Le contenu de ce paragraphe n’est pas directement applicable à l’IRM mais il est de nature à illustrer le parfait parallélisme entre les oscillations temporelles et les ondulations spatiales.

Une onde progressive est une onde générée par une source et qui partant de là se propage dans toutes les directions à une vitesse précise qui lui est propre. La plupart des ondes progressives sont de nature matérielle, en ce sens qu’elles sont transmises par des atomes qui se mettent en vibration et transmettent leur mouvement à leurs voisins. C’est le cas du son, des ondes sismiques, des ronds dans l’eau, des vibrations des cordes et des membranes. La grande exception à cela est la lumière, capable de se propager dans le vide car il s’agit en réalité d’un champ électromagnétique dont la variation génère la progression (C’est Maxwell qui a expliqué cela au 19ème siècle, mais il n’est pas approprié d’en dire beaucoup plus ici !)

Les ondes progressives ont une double nature ondulatoire, une temporelle et une spatiale, ce qui se marque dans l’équation qui les décrit :

 

A = A0 cos(ωt + kx)

Pour illustrer cette double nature ondulatoire l’exemple simple des “ronds dans l’eau” convient fort bien : Une pierre jetée dans l’eau génère à la surface des vagues circulaires qui se propagent dans toutes les directions du plan.

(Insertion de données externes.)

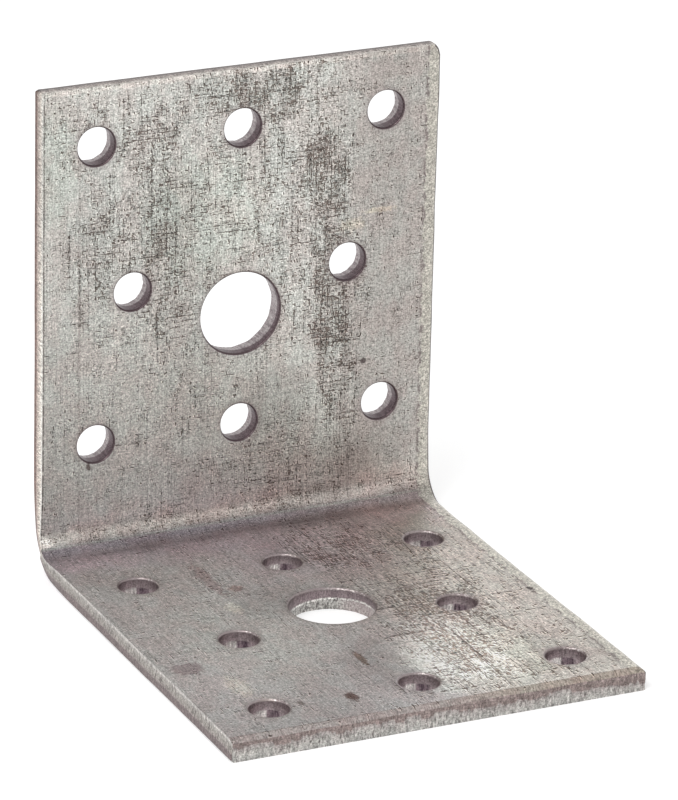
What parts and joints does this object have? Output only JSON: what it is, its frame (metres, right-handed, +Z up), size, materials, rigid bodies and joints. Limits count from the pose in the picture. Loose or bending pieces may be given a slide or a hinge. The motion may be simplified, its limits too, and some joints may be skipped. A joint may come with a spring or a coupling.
{
  "type": "corner brace bracket",
  "caption": "Perforated right-angle brace folded from galvanised sheet steel, with a pattern of nail holes and a larger bolt hole in each leg.",
  "frame": {"origin": "middle of the footprint, on the underside of the base leg", "axes": "+Z up along the wall leg, +Y out of the back of the wall leg, X across the width"},
  "size_m": [0.055, 0.064, 0.065],
  "materials": {
    "galvanised_steel": "hot-dip galvanised, dull, scuffed"
  },
  "bodies": {
    "root": {"corner_bracket": "galvanised_steel"}
  },
  "joints": []
}
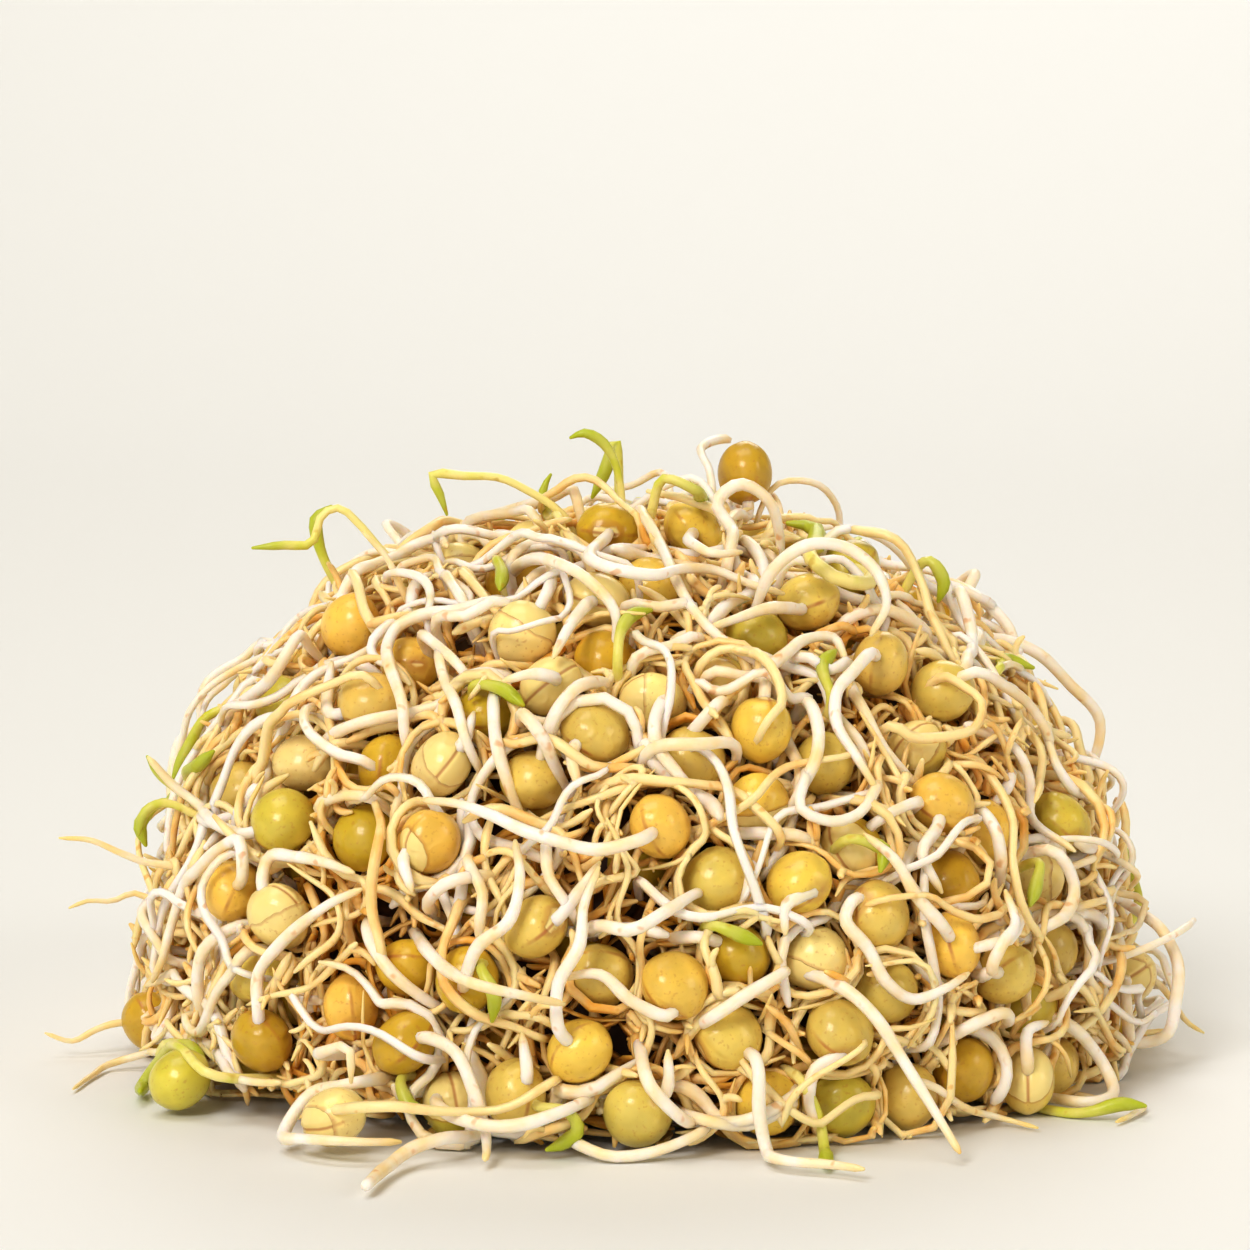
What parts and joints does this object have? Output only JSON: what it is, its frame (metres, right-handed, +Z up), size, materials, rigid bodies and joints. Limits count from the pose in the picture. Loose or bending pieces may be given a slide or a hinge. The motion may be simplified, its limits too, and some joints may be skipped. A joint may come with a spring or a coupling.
{
  "type": "heap of lentil sprouts",
  "caption": "Domed heap of sprouted lentils: glossy khaki and amber seeds with white curling shoots, matted together by thin roots, resting on a flat foot.",
  "frame": {"origin": "middle of the heap's flat foot, on the surface it rests on", "axes": "+Z up, out of the top of the heap; -Y towards the side that the picture shows; +X to its right"},
  "size_m": [0.13, 0.1398, 0.0699],
  "materials": {
    "tangle": "moist, slightly translucent white to cream shoots and roots",
    "amber": "moist lentil coat, amber, glossy",
    "khaki": "moist lentil coat, khaki, glossy",
    "olive": "moist lentil coat, dark olive, glossy",
    "green": "moist lentil coat, yellow-green, glossy",
    "pale": "moist split lentil, pale yellow, satin"
  },
  "bodies": {
    "root": {"sprout_01_olive": "olive", "sprout_02_olive": "olive", "sprout_03_pale": "pale", "sprout_04_khaki": "khaki", "sprout_05_pale": "pale", "sprout_06_khaki": "khaki", "sprout_07_amber": "amber", "sprout_08_pale": "pale", "sprout_09_khaki": "khaki", "sprout_10_amber": "amber", "sprout_11_green": "green", "sprout_12_amber": "amber", "sprout_13_amber": "amber", "sprout_14_pale": "pale", "sprout_15_olive": "olive", "sprout_16_olive": "olive", "sprout_17_green": "green", "sprout_18_olive": "olive", "sprout_19_khaki": "khaki", "sprout_20_amber": "amber", "sprout_21_amber": "amber", "sprout_22_olive": "olive", "sprout_23_khaki": "khaki", "sprout_24_khaki": "khaki", "sprout_25_amber": "amber", "sprout_26_amber": "amber", "sprout_27_khaki": "khaki", "sprout_28_amber": "amber", "sprout_29_khaki": "khaki", "sprout_30_amber": "amber", "sprout_31_khaki": "khaki", "sprout_32_khaki": "khaki", "sprout_33_green": "green", "sprout_34_khaki": "khaki", "sprout_35_khaki": "khaki", "sprout_36_pale": "pale", "sprout_37_green": "green", "sprout_38_olive": "olive", "sprout_39_amber": "amber", "sprout_40_green": "green", "sprout_41_green": "green", "sprout_42_green": "green", "sprout_43_khaki": "khaki", "sprout_44_olive": "olive", "sprout_45_pale": "pale", "sprout_46_pale": "pale", "sprout_47_khaki": "khaki", "sprout_48_green": "green", "sprout_49_pale": "pale", "sprout_50_amber": "amber", "sprout_51_amber": "amber", "sprout_52_pale": "pale", "sprout_53_pale": "pale", "sprout_54_khaki": "khaki", "sprout_55_olive": "olive", "sprout_56_olive": "olive", "sprout_57_green": "green", "sprout_58_pale": "pale", "sprout_tangle": "tangle"}
  },
  "joints": []
}
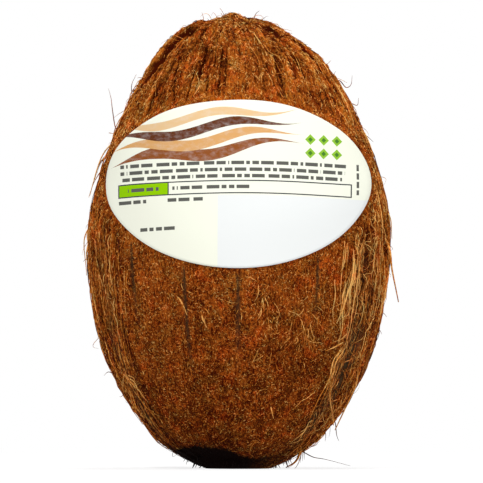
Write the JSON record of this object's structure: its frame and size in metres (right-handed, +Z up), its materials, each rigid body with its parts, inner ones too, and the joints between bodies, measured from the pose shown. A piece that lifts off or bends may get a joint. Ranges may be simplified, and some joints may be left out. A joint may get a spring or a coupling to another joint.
{
  "type": "coconut",
  "caption": "Whole brown coconut in its rough fibre husk, pointed at the top, standing on a small flat spot, with a plain oval paper label round the front.",
  "frame": {"origin": "middle of the small flat spot that the nut stands on", "axes": "+Z up through the pointed end, the label faces -Y, +X is to the right as the label is seen"},
  "size_m": [0.1085, 0.1032, 0.157],
  "materials": {
    "husk_fibre": "matte",
    "label_paper": "satin"
  },
  "bodies": {
    "root": {"husk": "husk_fibre", "label": "label_paper"}
  },
  "joints": []
}
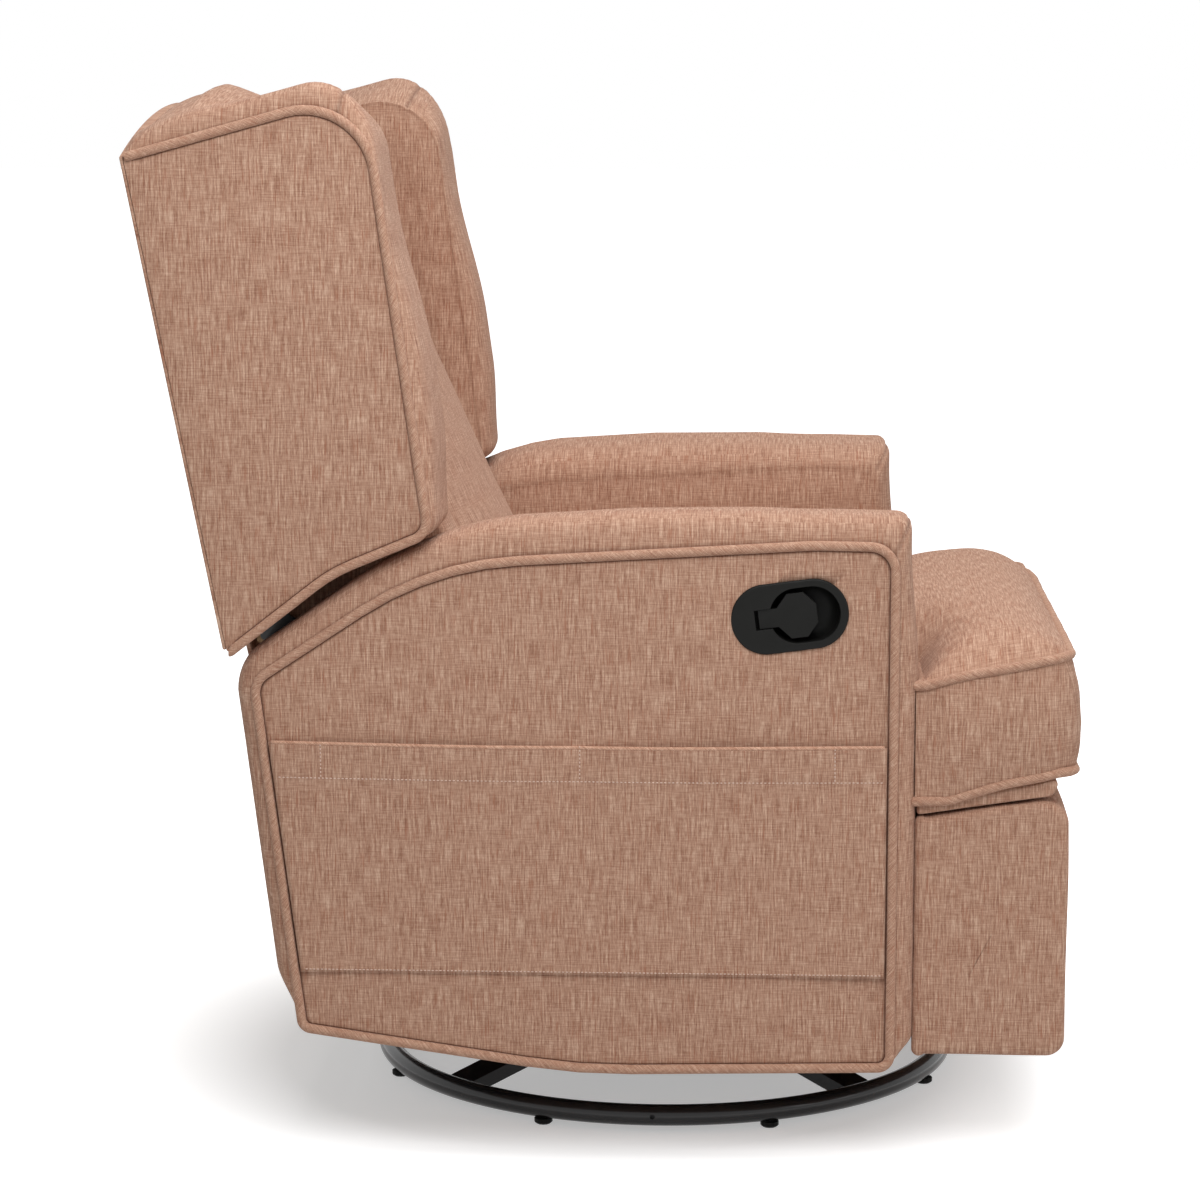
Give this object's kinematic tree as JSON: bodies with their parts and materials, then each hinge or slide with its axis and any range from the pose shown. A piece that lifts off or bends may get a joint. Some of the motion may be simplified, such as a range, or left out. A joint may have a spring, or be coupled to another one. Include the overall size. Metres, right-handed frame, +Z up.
{
  "type": "swivel glider recliner",
  "caption": "Upholstered wing-back swivel glider recliner with a pull-paddle release, side pocket, T-shaped seat cushion, folding footrest and round swivel base.",
  "frame": {"origin": "on the floor, under the middle of the chair's overall box with the back upright and the footrest stowed", "axes": "+Z up, -Y the way the sitter faces, +X towards the sitter's left arm; the release paddle and the pocket are on the -X side"},
  "size_m": [0.7656, 0.9035, 1.0083],
  "materials": {
    "heathered_fabric": "heathered woven upholstery in a dusty terracotta, matt",
    "pine_board": "sawn, unfinished",
    "black_steel": "gloss black powder coat",
    "zinc_steel": "bright zinc plating",
    "black_plastic": "satin moulded black"
  },
  "bodies": {
    "base": {"base_ring": "black_steel", "base_cross": "black_steel", "foot_glide_1": "black_plastic", "foot_glide_2": "black_plastic", "foot_glide_3": "black_plastic", "foot_glide_4": "black_plastic", "foot_glide_5": "black_plastic", "foot_glide_6": "black_plastic", "foot_glide_7": "black_plastic", "foot_glide_8": "black_plastic", "swivel_bearing_lower": "zinc_steel"},
    "turntable": {"swivel_bearing_upper": "zinc_steel", "swivel_platform": "black_steel", "glider_rail_left": "black_steel", "glider_rail_right": "black_steel"},
    "rear_links": {"rear_link_left": "zinc_steel", "rear_link_right": "zinc_steel"},
    "front_links": {"front_link_left": "zinc_steel", "front_link_right": "zinc_steel"},
    "chassis": {"hanger_rail_left": "black_steel", "hanger_rail_right": "black_steel", "cross_tube_front": "black_steel", "cross_tube_rear": "black_steel", "mechanism_plate_left": "black_steel", "mechanism_plate_right": "black_steel", "arm_left": "heathered_fabric", "arm_right": "heathered_fabric", "side_pocket": "heathered_fabric", "release_bezel": "black_plastic", "seat_rail_left": "pine_board", "seat_rail_right": "pine_board", "seat_rail_front": "heathered_fabric", "seat_rail_rear": "pine_board", "seat_suspension": "zinc_steel", "seat_cushion": "heathered_fabric", "rear_valance": "heathered_fabric"},
    "paddle": {"release_paddle": "black_plastic"},
    "back": {"back_bracket_left": "black_steel", "back_bracket_right": "black_steel", "back_post_left": "pine_board", "back_post_right": "pine_board", "back_rail_top": "pine_board", "back_rail_bottom": "pine_board", "outside_back": "heathered_fabric", "wing_left": "heathered_fabric", "wing_right": "heathered_fabric", "back_cushion": "heathered_fabric"},
    "drive_links": {"drive_link_left": "zinc_steel", "drive_link_right": "zinc_steel", "torque_tube": "black_steel"},
    "carrier_links": {"carrier_link_left": "zinc_steel", "carrier_link_right": "zinc_steel"},
    "control_links": {"control_link_left": "zinc_steel", "control_link_right": "zinc_steel"},
    "stay_links": {"stay_link_left": "zinc_steel", "stay_link_right": "zinc_steel"},
    "footrest": {"footrest_bracket_left": "zinc_steel", "footrest_bracket_right": "zinc_steel", "footrest_board": "pine_board", "footrest_pad": "heathered_fabric"}
  },
  "joints": [
    {"name": "swivel", "type": "hinge", "parent": "base", "child": "turntable", "pos_m": [0, -0.05, 0.07], "axis": [0, 0, 1], "continuous": true},
    {"name": "rear_swing", "type": "hinge", "parent": "turntable", "child": "rear_links", "pos_m": [0, 0.09, 0.22], "axis": [1, 0, 0], "range_deg": [-20, 20]},
    {"name": "front_swing", "type": "hinge", "parent": "turntable", "child": "front_links", "pos_m": [0, -0.19, 0.22], "axis": [1, 0, 0], "range_deg": [-20.01, 20.01]},
    {"name": "chassis_level", "type": "hinge", "parent": "rear_links", "child": "chassis", "pos_m": [0, 0.09, 0.125], "axis": [1, 0, 0], "range_deg": [-20.01, 20.01]},
    {"name": "back_recline", "type": "hinge", "parent": "chassis", "child": "back", "pos_m": [0, 0.215, 0.375], "axis": [-1, 0, 0], "range_deg": [0, 30]},
    {"name": "footrest_drive", "type": "hinge", "parent": "chassis", "child": "drive_links", "pos_m": [0, -0.16, 0.315], "axis": [-1, 0, 0], "range_deg": [0, 86.77]},
    {"name": "footrest_carrier", "type": "hinge", "parent": "drive_links", "child": "carrier_links", "pos_m": [0, -0.13344, 0.11173], "axis": [-1, 0, 0], "range_deg": [-118.42, 0]},
    {"name": "footrest_tilt", "type": "hinge", "parent": "carrier_links", "child": "footrest", "pos_m": [0, -0.275, 0.26], "axis": [-1, 0, 0], "range_deg": [0, 116.66]},
    {"name": "footrest_control", "type": "hinge", "parent": "chassis", "child": "control_links", "pos_m": [0, -0.10887, 0.28948], "axis": [-1, 0, 0], "range_deg": [0, 85.27]},
    {"name": "footrest_stay", "type": "hinge", "parent": "drive_links", "child": "stay_links", "pos_m": [0, -0.14392, 0.15121], "axis": [-1, 0, 0], "range_deg": [-118.41, 0]},
    {"name": "release", "type": "hinge", "parent": "chassis", "child": "paddle", "pos_m": [-0.3695, -0.14576, 0.51902], "axis": [0, -0.1305, -0.9914], "range_deg": [0, 28], "stiffness_Nm_per_rad": 0.5}
  ],
  "couplings": [
    {"joint": "front_swing", "follows": "rear_swing", "ratio": 1},
    {"joint": "chassis_level", "follows": "rear_swing", "ratio": -1},
    {"joint": "footrest_carrier", "follows": "footrest_drive", "ratio": -1.3647},
    {"joint": "footrest_tilt", "follows": "footrest_drive", "ratio": 1.3444},
    {"joint": "footrest_control", "follows": "footrest_drive", "ratio": 0.98261},
    {"joint": "footrest_stay", "follows": "footrest_drive", "ratio": -1.3646}
  ]
}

Soit donc un système d’axes centré sur le point source et soit à s’intéresser à ce qui se passe le long de l’axe des x. La hauteur des points de surface qui s’alignent sur cet axe obéit à l’équation ci-dessus et présente bien les deux caractéristiques, temporelle et spatiale. En effet :

1°) Un bouchon qui se trouverait à une distance x bien précise de la source oscille dans le temps avec une pulsation ω donnée. Le temps est la variable, x est fixé et kx est la phase du mouvement. Plusieurs bouchons situés à des x différents oscilleraient avec la même période T mais avec des phases kx différentes.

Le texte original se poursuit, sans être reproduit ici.